This section examines the several methods to check this assumption and a 
proposed solution if indeed variances across groups should not be 
considered equal.
 

1. Checking Equality of Variance in the ANOVA Model

For an ANOVA model with one "fixed" factor and at least two observations 
for each level of that factor, the MEANS statement from PROC GLM allows 
you to request several types of homogeneity of variance tests (HOV). These 
tests help you determine if one of the primary assumptions of ANOVA models 
-- equal variances across groups -- can be assumed true.

Heterogeneity of variance tests listed here are defined only for one-way 
ANOVAs. With k factors (k>1) it is possible to re-code the data from K-way 
ANOVA so that there is a single variable that acts as a surrogate for all 
K effects and then compute heterogeneity of variance tests on this recoded 
data. However, the greater the complexity of the design, the further you 
may diverge from the underlying assumptions of the test.

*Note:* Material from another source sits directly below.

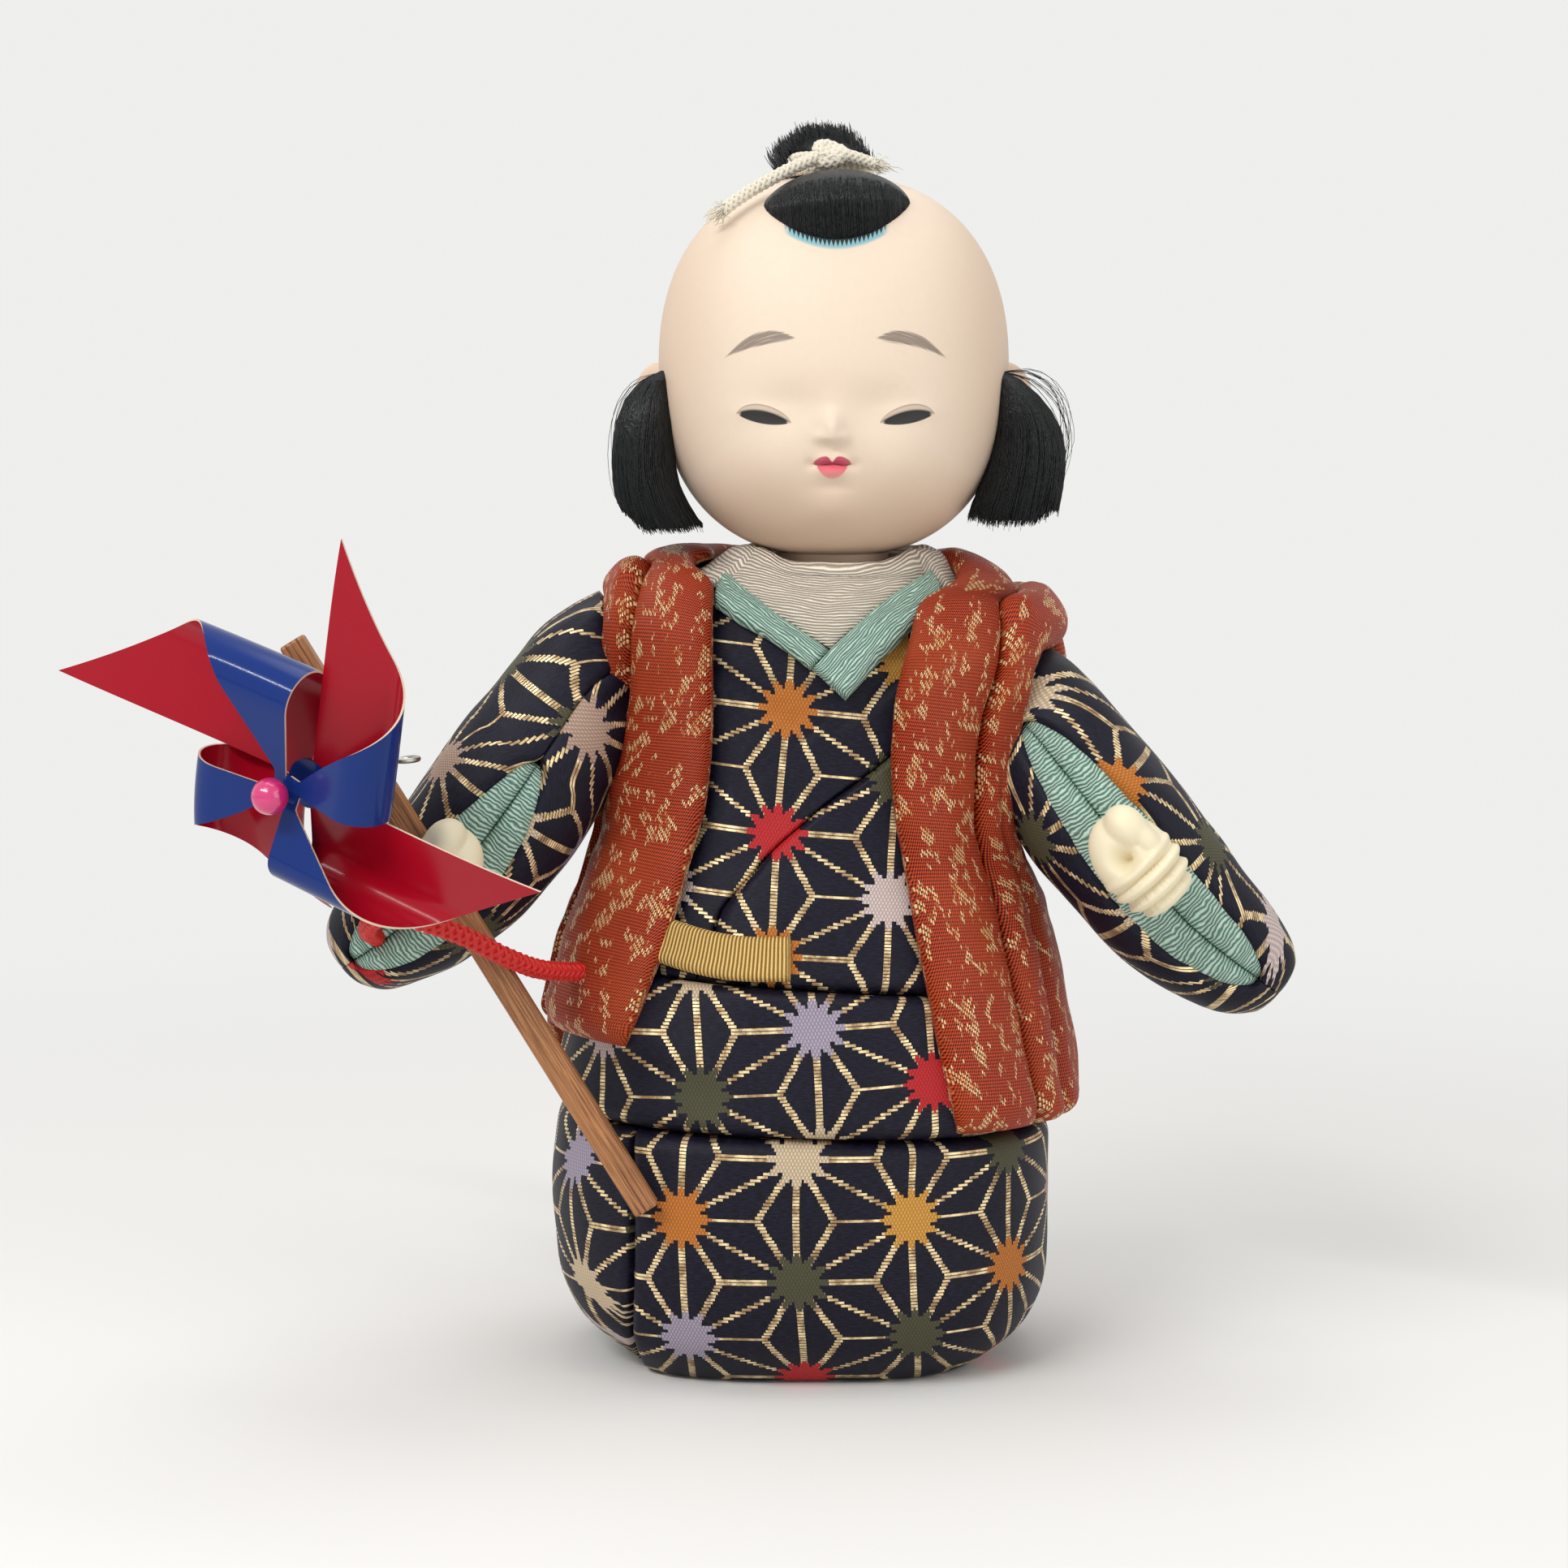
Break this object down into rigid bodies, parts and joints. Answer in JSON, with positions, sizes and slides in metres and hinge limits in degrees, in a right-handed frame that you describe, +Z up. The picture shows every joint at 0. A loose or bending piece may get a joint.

To illustrate with two fixed factors, (A and B), you can recode them into 
one variable that uniquely defines all possible combinations of levels of 
the two factors. First, sort the factors by their respective levels, with 
factor B the inner variable changing levels for each level of A. If factor 
A has 2 levels and factor B has 3 levels combine them into one 6-level 
factor which defines all 6 possible combinations:

A   B  class_var
1   1     1
1   2     2
1   3     3
2   1     4
2   2     5
2   3     6

If the factors are numerically coded as above, a simple math 
transformation is evident:

class_var = 3*(A-1) + B

where 3 is the number of levels of the inner factor B. (This type of 
recoding factors has other applications, esp. when plotting data, so 
recognizing how to do it quickly can be a big help.)

The PROC GLM commands to test for homogeneity of variance in this 
situation are the following:

PROC GLM;
CLASS class_var;
MODEL y= class_var;
MEANS class_var / HOVTEST= < option > ;
RUN;

HOVTEST= is an option entered on the MEANS statement. The classification 
factor must be listed on the CLASS, MODEL, and MEANS statements. If you 
have a two-way ANOVA (or with more factors), the HOVTEST option on the 
MEANS statement will not produce any test.

The available choices for homogeneity of variance tests are listed below. 
They request HOV tests for a one-way ANOVA where the groups are defined by 
the levels of the factor entered on the MEANS statement. Choices for 
HOVTEST= include:

 HOVTEST=bartlett
 HOVTEST=levene < ( TYPE= abs | square )>
 HOVTEST=bf
 HOVTEST=obrien < ( W=number )>

Specify the particular test you want for the <option>; if you do not 
specify a test, Levene's test with TYPE=square is the default.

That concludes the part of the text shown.